Pour beaucoup d’entre elles, les seules sources de revenus sont les prestations sociales, comme la prime à la naissance, les allocations parentales et les retraites des membres plus âgés de la famille. Mais en Ukraine, beaucoup de Roms ne possèdent pas de documents d’identité. Ils ne peuvent donc pas bénéficier des allocations.

Les Roms ne se plaignent pas de cette vie “derrière le mur”. Selon Papp, le fait que le hameau soit isolé par un mur est une bonne chose, à la fois pour la communauté rom et pour la population locale. Personne ne les contraint à rester là-bas, ils peuvent circuler librement.

*“Nous avons les mêmes droits que les Ukrainiens et les Hongrois. Nos enfants peuvent aller à l’école et les femmes accoucher dans les hôpitaux”***, affirme Papp. Il admet toutefois que rares sont ceux qui profitent de ces avantages.**

Pour lui, le fait que les hommes n’arrivent pas à trouver un travail en raison de leur ethnie est la principale difficulté. Ce sont donc souvent les enfants mendiants et les vieilles femmes qui “travaillent” dans les marchés ou dans les gares qui nourrissent les familles. Une partie des Roms vit du commerce de la drogue. Leurs camps à eux rivalisent de luxe. Ils habitent des maisons crénelées et conduisent des limousines.
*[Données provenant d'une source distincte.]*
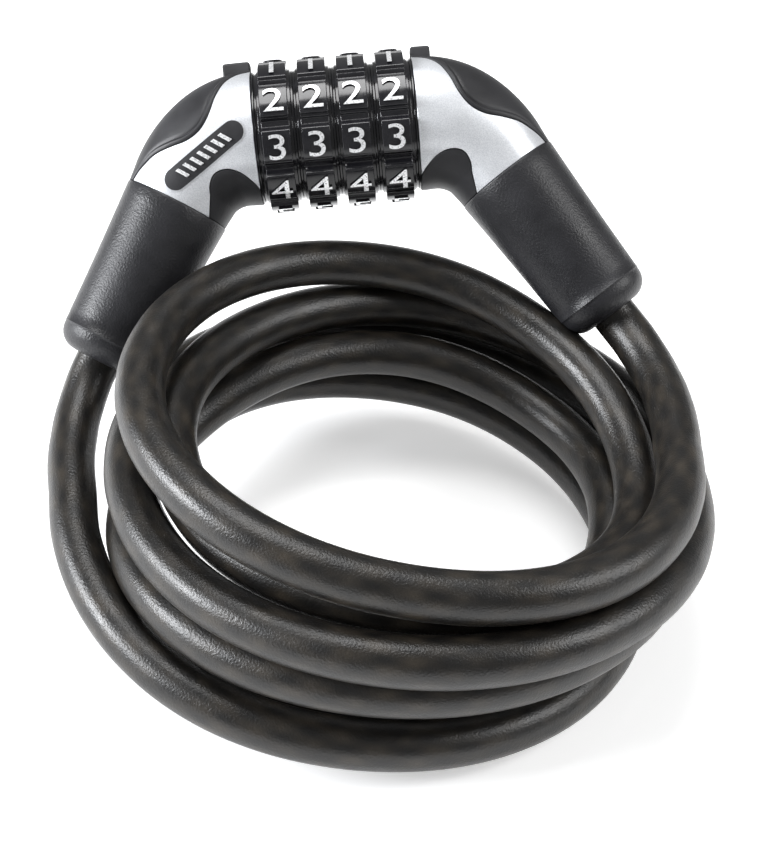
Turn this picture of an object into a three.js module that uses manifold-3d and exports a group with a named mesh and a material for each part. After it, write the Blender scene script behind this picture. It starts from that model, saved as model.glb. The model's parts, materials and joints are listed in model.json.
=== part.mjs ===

Plus de romantisme cinématographique

Pour Vitali Kulik, le directeur du Centre de recherche pour la société civile, l’intégration des Roms dans la société est un problème majeur. “À l’époque soviétique, les autorités essayaient d’agir auprès d’eux en passant par ceux que l’on appelait alors les barons. Mais ces procédures informelles ont échoué et cela a ouvert l’espace à une criminalisation encore plus grande de cette communauté”, explique-t-il.

Selon les défenseurs des droits de l’homme, les Roms en Ukraine constituent une communauté totalement laissée pour compte, dont personne ne se soucie. Comme le dit Volodymyr Batchayev, de l’Observatoire ukrainien des droits de l’homme, cité par Radio Liberty, “c’est un peuple que l’on a oublié. Le gouvernement ne veut pas s’occuper d’eux, parce que la solution qu’il faudrait mettre en œuvre aurait un coût trop élevé. Ils sont considérés comme un groupe ethnique marginal”.

A l’époque soviétique, les autorités ont tenté d’intégrer de force les Roms à la société. Le nomadisme a été interdit, les enfants ont été obligés d’aller à l’école et les hommes ont reçu un travail, principalement dans l’agriculture.

Il y a eu des actions de promotion de la culture rom. Le film du réalisateur moldave Emil Lotianu, Les tsiganes montent au ciel, tourné précisément dans ces villages de la Transcarpatie, est même devenu culte.

Mais le romantisme cinématographique a quitté depuis longtemps déjà les campements rom. C’est la criminalité et la misère qui y règne aujourd’hui. Comme dans les autres pays européens, la société ukrainienne méprise les Roms. Aujourd’hui, seuls les groupes de musique traditionnels tsiganes qui jouent dans les restaurants attirent la sympathie.